15.11.2021

Safe AI systems and their certification in the healthcare sector

Carl Zeiss Foundation funds research project at the University of Tübingen with five million euros

Matthias Hein, speaker of the project „Certification and Foundations of Safe Machine Learning Systems in Healthcare“

Modern deep-learning systems in healthcare have the potential to make diagnostic decisions of similar quality to treating physicians. However, there are concerns about the transparency, robustness, fairness and reliability of these systems. The project “Certification and Foundations of Safe Machine Learning Systems in Healthcare” by a research group at the University of Tübingen aims to address these issues. Potential trade-offs of various aspects (fairness, accuracy, interpretability, and privacy) as well as their ethical implications are being explored using concrete applications in the healthcare sector. The Carl Zeiss Foundation is now funding the project as part of its “Scientific Breakthroughs in Artificial Intelligence” program with five million euros over six years.

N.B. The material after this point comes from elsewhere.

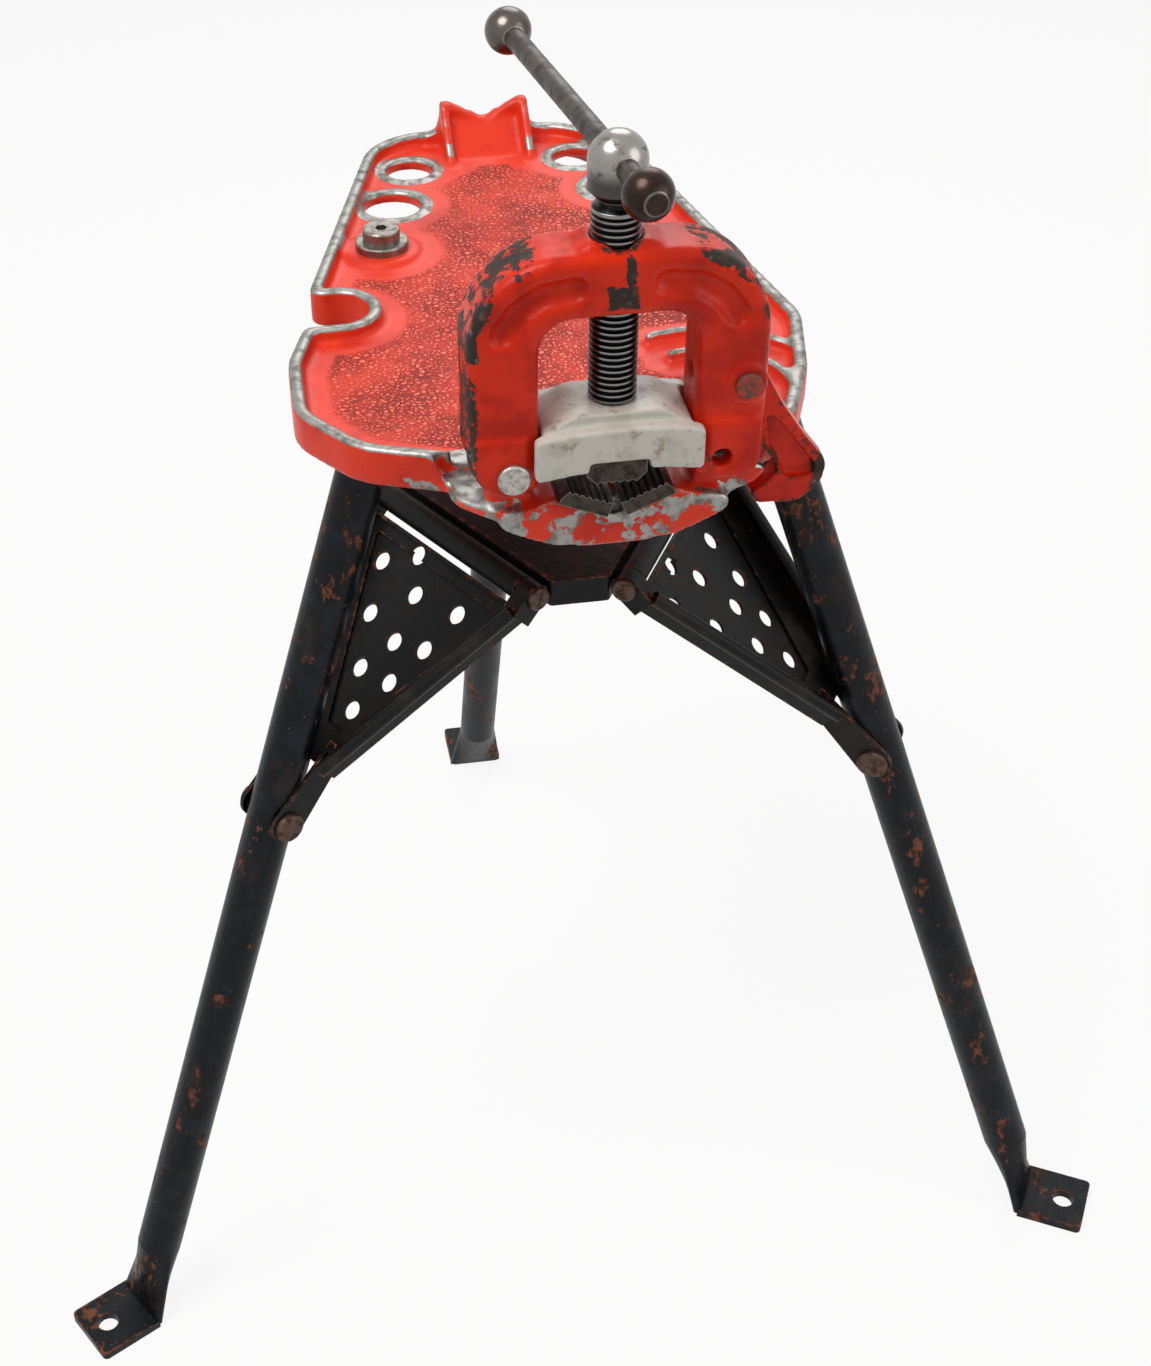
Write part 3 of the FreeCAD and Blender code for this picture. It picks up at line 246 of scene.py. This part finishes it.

“We not only want to improve the fundamentals of machine learning, but also to establish guidelines for certification of such AI systems, thereby enabling safe use in medicine,” says the project’s spokesperson, Professor Matthias Hein. “The AI research environment in Tübingen offers ideal conditions for this, as the expertise required for this is available here in a unique breadth in Germany. We are very pleased and grateful for the trust of the Carl Zeiss Foundation. This funding decisively advances research at the interface of AI and medicine at the University of Tübingen in structural terms.”

Project partners are the Departments of Radiology and Ophthalmology at the University Hospital Tübingen (UKT). TÜV SÜD and TÜV AI.LAB will be involved as cooperation partners in the development of certification protocols. In addition, three medical start-ups are supporting the project with data and concrete use cases: the two Tübingen-based companies AIRAmed and eye2you, both members of the Cyber Valley Start-up Network, and the Berlin-based company Vara, which is developing AI systems to detect breast cancer.